The Atlanta Shootings, Evangelical America, and the Korean War

By Helen Jin Kim | May 25, 2021

Rachel Dumke holds a lit candle at a vigil for the eight victims of the shooting in Atlanta, Georgia. (Stephen Zenner/SOPA Images/LightRocket/Getty Images)

On March 16, 2021, Robert Aaron Long, a white Southern Baptist man, murdered eight people in the greater Atlanta region, six of whom were women of Asian descent: Suncha Kim, Soon Chung Park, Hyun Jung Grant, Yong Ae Yue, Xiaojie “Emily” Tan, and Daoyou Feng. In May, a grand jury indicted Long with the following crimes against Kim, Park, Grant and Yue, the four women of Korean descent who were murdered at two spas in Fulton County: four counts of murder, four counts of felony murder, five counts of assault with a deadly weapon, four counts of possession of a firearm during the commission of a felony, and one count of domestic terrorism. The county’s District Attorney Fani Willis plans to pursue the death penalty and hate crime charges against Long, based on the law that took effect in the aftermath of Ahmaud Arbery’s murder. Long’s charges read as if he had been a man at war—which may not be far off the mark, when we examine the transpacific and religious context of the Atlanta shootings.

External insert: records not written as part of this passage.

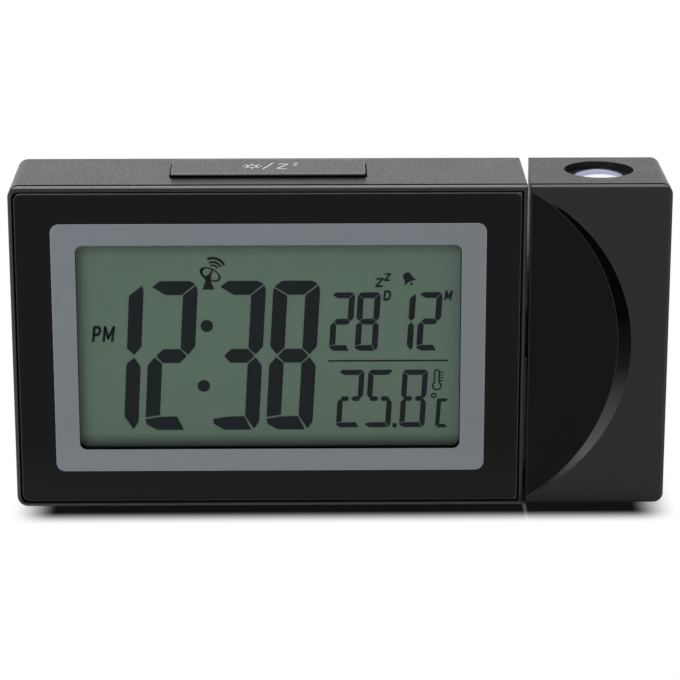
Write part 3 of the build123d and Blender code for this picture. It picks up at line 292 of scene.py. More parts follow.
def projector_cover():
    """The projector's front cover: satin all over, with a painted highlight along its edges and painted
    shade in the groove and the swivel gap, and glossy in the crescent. The bank round the crescent has
    light and shade painted on: black in its upper part, lit in its lower part, a lit facet near its
    upper tip and a highlight line along its inner edge."""
    f = finish("projector_cover_black")
    here = f.here()
    x, y, z = f.axes(here)
    radius = crescent_radius * MM
    across, up = x - crescent_x * MM, (z - crescent_z * MM) / radius
    dish = (across * across + up * up * radius ** 2) ** 0.5 < radius + 0.03 * MM
    dish = dish * (y > (case_front + 0.02) * MM) * (y < (groove_back - 0.05) * MM)
    dish = dish * (x > (projector_side_front + 0.3) * MM)
    floor = (x - projector_side_front * MM) * (crescent_depth / crescent_reach) + case_front * MM
    above_floor = floor - y
    bank = (above_floor > 0.03 * MM) * dish
    # A painted highlight line along the bank's inner edge.
    line = (above_floor < 0.11 * MM) * bank
    # Painted light and shade on the bank: lit in its lower part, black in its upper part, with a lit
    # facet near its upper tip.
    painted_low_light = up.fade(-0.12, -0.62) * (1 - up.fade(-0.66, -0.84) * 0.93)
    grey, painted_tip_light = up.fade(0.18, -0.12), up.fade(0.81, 0.86)
    fine, broad = f.noise(here, 0.35 * MM, 3, 0.6), f.noise(here, 9 * MM)
    grain = f.mix(fine.fade(0.25, 0.75), scaled(case_black, 0.9), scaled(case_black, 1.12))
    # Painted highlight along the cover's edges.
    grain = f.mix(cover_edge_highlights(x, y, z) * 0.6, grain, painted_edge_highlight)
    satin = f.shader(grain, (fine - 0.5) * 0.12 + (broad - 0.5) * 0.08 + 0.33,
                     Specular_IOR_Level=0.22, Normal=f.bump(fine, 0.1 * MM))
    polished = f.mix(broad, (0.0046, 0.0038, 0.0042), (0.0054, 0.0044, 0.0048))
    gloss = f.shader(polished, broad * 0.06 + 0.14, Specular_IOR_Level=0.06)
    # The bank's painted light and shade, put together from the masks above.
    painted_bank_light = f.mix(grey, (0.0012, 0.0011, 0.0011), (0.0100, 0.0094, 0.0096))
    painted_bank_light = f.mix(painted_low_light, f.mix(painted_tip_light, painted_bank_light, (0.040, 0.037, 0.038)), (0.098, 0.092, 0.094))
    painted_bank_light = f.mix(line, painted_bank_light, (0.030, 0.028, 0.029))
    matt = f.shader(painted_bank_light, fine * 0.1 + 0.5, Specular_IOR_Level=0.01)
    # Painted shade in the groove and in the swivel gap.
    painted_shade_mask = (groove(x, y, z) * (1 - dish) + swivel_gap_shade(x, z, projector_side_front + 0.08)).at_most(1)
    cover = f.blend(painted_shade_mask, satin, f.painted_shade_black(fine))
    return f.close(f.blend(dish, cover, f.blend(bank, gloss, matt)))


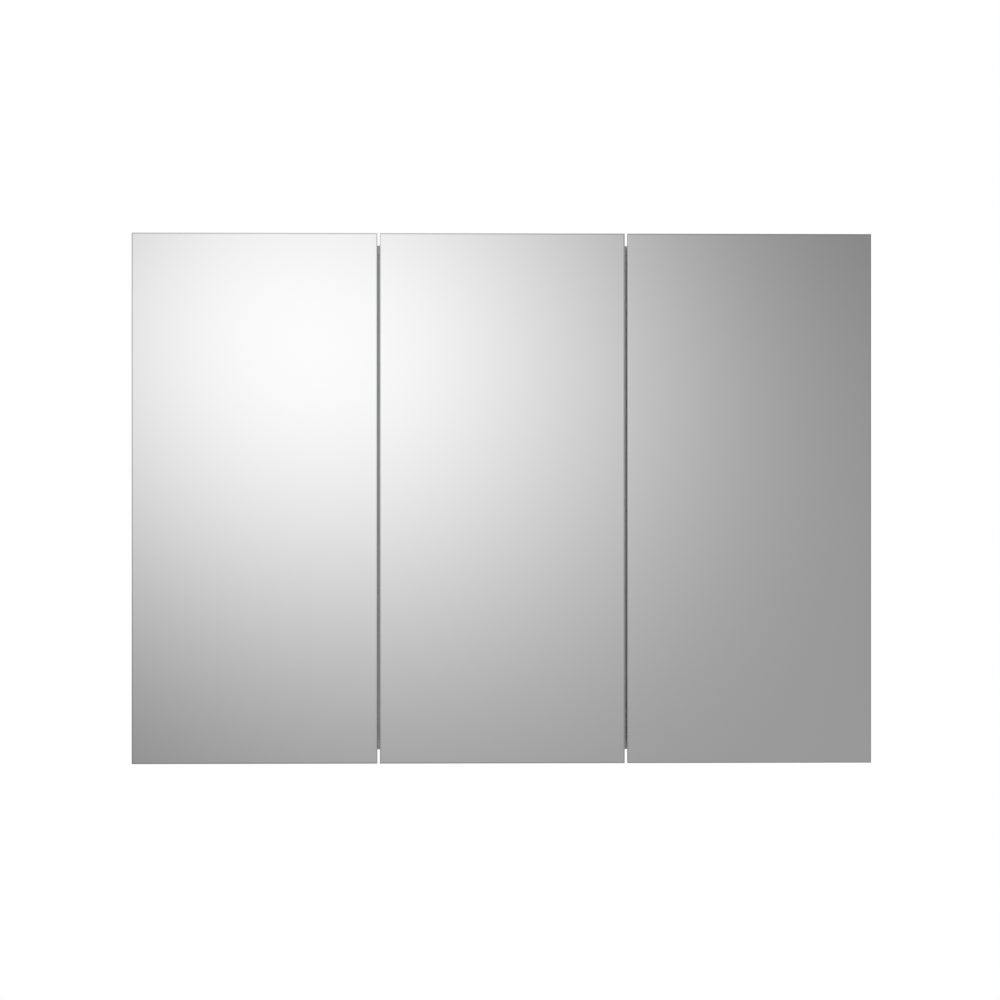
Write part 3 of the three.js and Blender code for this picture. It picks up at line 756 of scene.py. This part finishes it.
def stage_plane(name, corners, material):
    mesh = bpy.data.meshes.new(name)
    mesh.from_pydata(corners, [], [(0, 1, 2, 3)])
    mesh.materials.append(material)
    plane = bpy.data.objects.new(name, mesh)
    bpy.context.scene.collection.objects.link(plane)
    return plane


floor_z = CAD_BOX[0].z - FLOOR_DROP
near, far, side = FLOOR_REACH
stage_plane("floor", [(-side, near, floor_z), (side, near, floor_z), (side, far, floor_z),
                      (-side, far, floor_z)], floor_paint_and_painted_light)
camera_side = VIEW_DISTANCE * math.sin(VIEW_AZIMUTH)
width, height = FLAT_HALF
flat = stage_plane(
    "flat", [(-width, 0, -height), (-width, 0, height), (width, 0, height), (width, 0, -height)], flat_of_painted_light)
flat.location = (MIDDLE.x - camera_side * FLAT_DISTANCE / VIEW_DISTANCE, FRONT - FLAT_DISTANCE, MIDDLE.z)
for ray in ("camera", "diffuse", "shadow", "transmission", "volume_scatter"):
    setattr(flat, "visible_" + ray, False)

world = bpy.data.worlds.new("white_surroundings")
world.use_nodes = True
tree = world.node_tree
tree.nodes.clear()
around = add_node(tree, "ShaderNodeSeparateXYZ", {
    "Vector": add_node(tree, "ShaderNodeTexCoord", {}).outputs["Generated"]})
room = add_node(tree, "ShaderNodeMapRange", {
    "interpolation_type": "SMOOTHSTEP", "Value": around.outputs["Y"], "From Min": ROOM_SPAN[0],
    "From Max": ROOM_SPAN[1], "To Min": ROOM_LIGHT[0], "To Max": ROOM_LIGHT[1]})
glowing = add_node(tree, "ShaderNodeBackground", {"Color": WHITE, "Strength": room})
add_node(tree, "ShaderNodeOutputWorld", {"Surface": glowing})
bpy.context.scene.world = world

camera_data = bpy.data.cameras.new("camera")
camera_data.sensor_width = SENSOR_WIDTH
camera_data.lens = SENSOR_WIDTH * VIEW_DISTANCE / VIEW_WIDTH
camera = bpy.data.objects.new("camera", camera_data)
bpy.context.scene.collection.objects.link(camera)
camera.location = (MIDDLE.x + camera_side + VIEW_SIDE, FRONT - VIEW_DISTANCE * math.cos(VIEW_AZIMUTH),
                   MIDDLE.z + VIEW_DROP)
camera.rotation_euler = (math.radians(90), 0, VIEW_AZIMUTH)
bpy.context.scene.camera = camera
bpy.context.scene.view_settings.view_transform = "Standard"
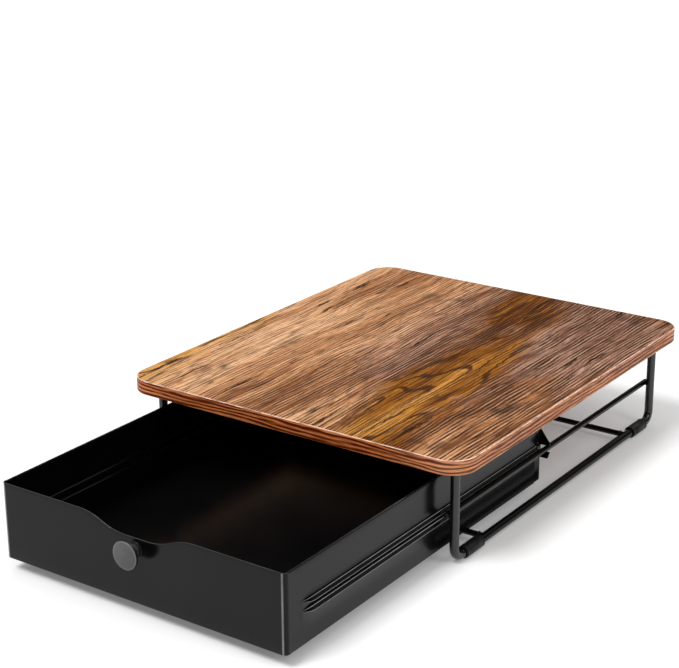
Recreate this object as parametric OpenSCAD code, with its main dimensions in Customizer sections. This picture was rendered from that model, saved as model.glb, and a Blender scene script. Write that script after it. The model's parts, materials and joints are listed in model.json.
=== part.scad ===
// Coffee pod drawer: a wooden shelf board on a round-rod frame, with a
// sheet steel drawer that slides on two side rails under the board.
// Millimetres, +Z up, +X to the right, -Y towards the user.
// The origin is on the table, under the middle of the whole object at rest.

/* [Top board] */
// Width of the top board
board_width = 330; // [290:1:450]
// Depth of the top board, front to back
board_depth = 389; // [300:1:450]
// Thickness of the top board
board_thickness = 12; // [10:0.5:18]
// Gap between the drawer's top edge and the board's underside
top_gap = 11; // [6:0.5:40]
// Corner radius of the board, seen from above
board_corner_r = 22; // [8:1:40]
// Thickness of the glued edge band
band_thickness = 1; // [0.5:0.1:2]

/* [Frame rods] */
// Diameter of the legs and floor bars
rod_d = 7.5; // [6:0.1:8]
// Distance from the board's side edge to the legs' axes
leg_side_inset = 19.5; // [14:0.5:40]
// Distance from the board's front edge to the front leg's axis
front_leg_inset = 24; // [16:1:40]
// Distance from the board's rear edge to the rear leg's axis
rear_leg_inset = 20.5; // [14:0.5:40]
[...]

When Long, a member of Crabapple First Baptist Church in Milton, Georgia, confessed his crimes to Captain Jay Baker, of the Cherokee County sheriff’s office, he reported that he struggled with a “sex addiction,” and that he targeted these spas as a “temptation he wanted to eliminate.” He had previously sought out residential treatment at Hope Quest Group, a white-led evangelical treatment center in Acworth, Georgia. As scholars, activists, and journalists have noted, the language of “sex addiction” and “temptation” hearkens back to racialized and misogynistic stereotypes about Asian and Asian American women. These harmful tropes in the U.S. date back to at least the Page Act of 1875, which drew upon the stereotype of Chinese women as sex workers, barring them and Chinese contract laborers from U.S. immigration.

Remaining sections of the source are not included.